Native Lossless Network
The InfiniBand network utilizes a credit-based mechanism that fundamentally avoids buffer overflow and packet loss. The sender will only initiate packet transmission once it confirms that the receiver has sufficient credits to accept the corresponding number of messages.
Each link in the InfiniBand network has a predetermined buffer. The sender will not transmit data exceeding the available predetermined buffer size of the receiver. Once the receiver completes forwarding, it releases the buffer and continuously reports the current available predetermined buffer size back to the sender. This link-level flow control mechanism ensures that the sender does not send an excessive amount of data, preventing network buffer overflow and packet loss.
Network Card Expansion Capability
InfiniBand's adaptive routing, based on per-packet dynamic routing, ensures optimal utilization of the network in large-scale deployments. There are many examples of large GPU clusters using InfiniBand networks, such as Baidu AI Cloud and Microsoft Azure.
In terms of speed, InfiniBand network cards have been rapidly advancing. The 200Gbps HDR has been widely deployed commercially, and the 400Gbps NDR network cards are also starting to be commercially deployed. Through years of research and market surveys, NADDOD has found that there are major InfiniBand network solution providers and supporting equipment vendors in the market, including NVIDIA, which holds the highest market share, exceeding 70%. The following diagram shows commonly used InfiniBand network cards.
In conclusion, selecting the right solution for AI data center networks is a critical decision. In cases where AI applications demand high network performance, traditional TCP/IP protocols are no longer sufficient to meet the requirements. In contrast, the application of RDMA technology has made InfiniBand and RoCE highly regarded network solutions.

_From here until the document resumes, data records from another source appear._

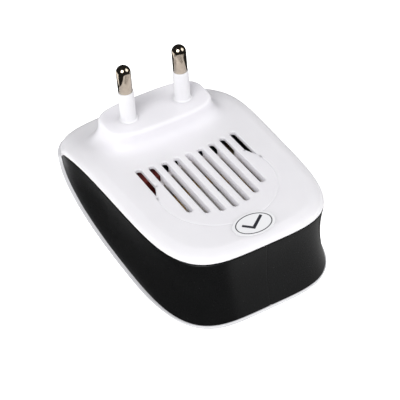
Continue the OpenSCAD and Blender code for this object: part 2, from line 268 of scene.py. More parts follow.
def even_angles(curve, count, start=-math.pi / 2, turn=2 * math.pi, closed=True):
    """Angles that space points evenly along a squarish curve of the angle."""
    quarter = math.pi / 2
    u = np.linspace(0, 1, 1501)
    eased = u**4 / (u**4 + (1 - u) ** 4)
    first = math.floor(start / quarter)
    last = math.ceil((start + turn) / quarter)
    a = np.concatenate([(k + eased[:-1]) * quarter for k in range(first, last)])
    a = np.concatenate([[start], a[(a > start) & (a < start + turn)], [start + turn]])
    x, y = curve(a)
    run = np.concatenate([[0], np.cumsum(np.hypot(np.diff(x), np.diff(y)))])
    ends = count if closed else count - 1
    return np.interp(np.arange(count) * run[-1] / ends, run, a)


def ring(x, y, z):
    """Points of a loop from their coordinates."""
    return np.stack([x, y, np.broadcast_to(z, np.shape(x))], 1)


# ------------------------------------------------------------ mesh building


def strip(stack):
    """Points and quads through a stack of closed rings."""
    count = len(stack[0])
    faces = []
    for k in range(len(stack) - 1):
        for i in range(count):
            j = (i + 1) % count
            faces.append((k * count + i, k * count + j, (k + 1) * count + j, (k + 1) * count + i))
    return np.concatenate(stack), faces


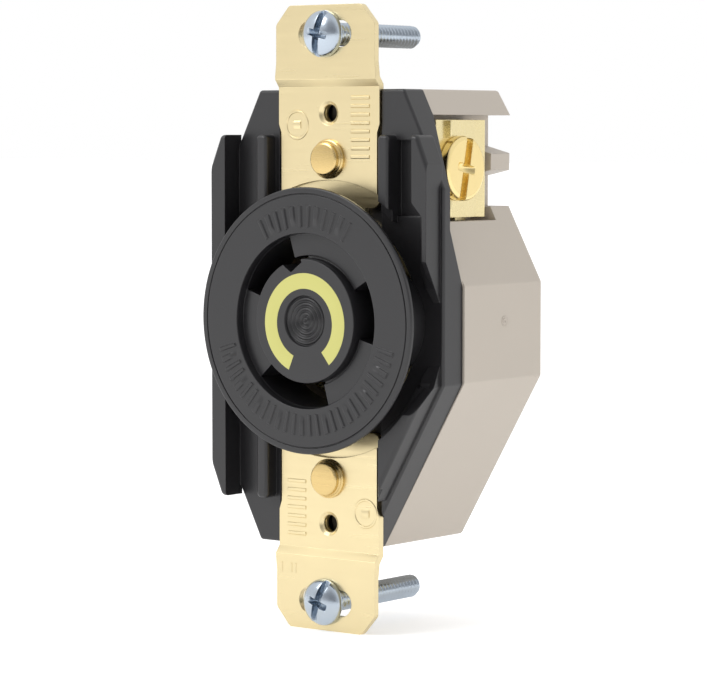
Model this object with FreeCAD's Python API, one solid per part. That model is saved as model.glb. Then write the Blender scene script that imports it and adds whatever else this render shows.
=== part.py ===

NADDOD is a leading provider of comprehensive optical network solutions, committed to providing users with high-performance, low-latency network solutions for InfiniBand and RoCE. InfiniBand has demonstrated excellent performance in areas such as high-performance computing and large-scale GPU clusters, while RoCE, as an RDMA technology based on Ethernet, offers greater deployment flexibility. For more detailed information on RoCE, please refer to the RoCE v2 network introduction.
Therefore, selecting the appropriate network solution based on specific network requirements and application scenarios is a crucial step in ensuring high performance and efficiency in AI data center networks.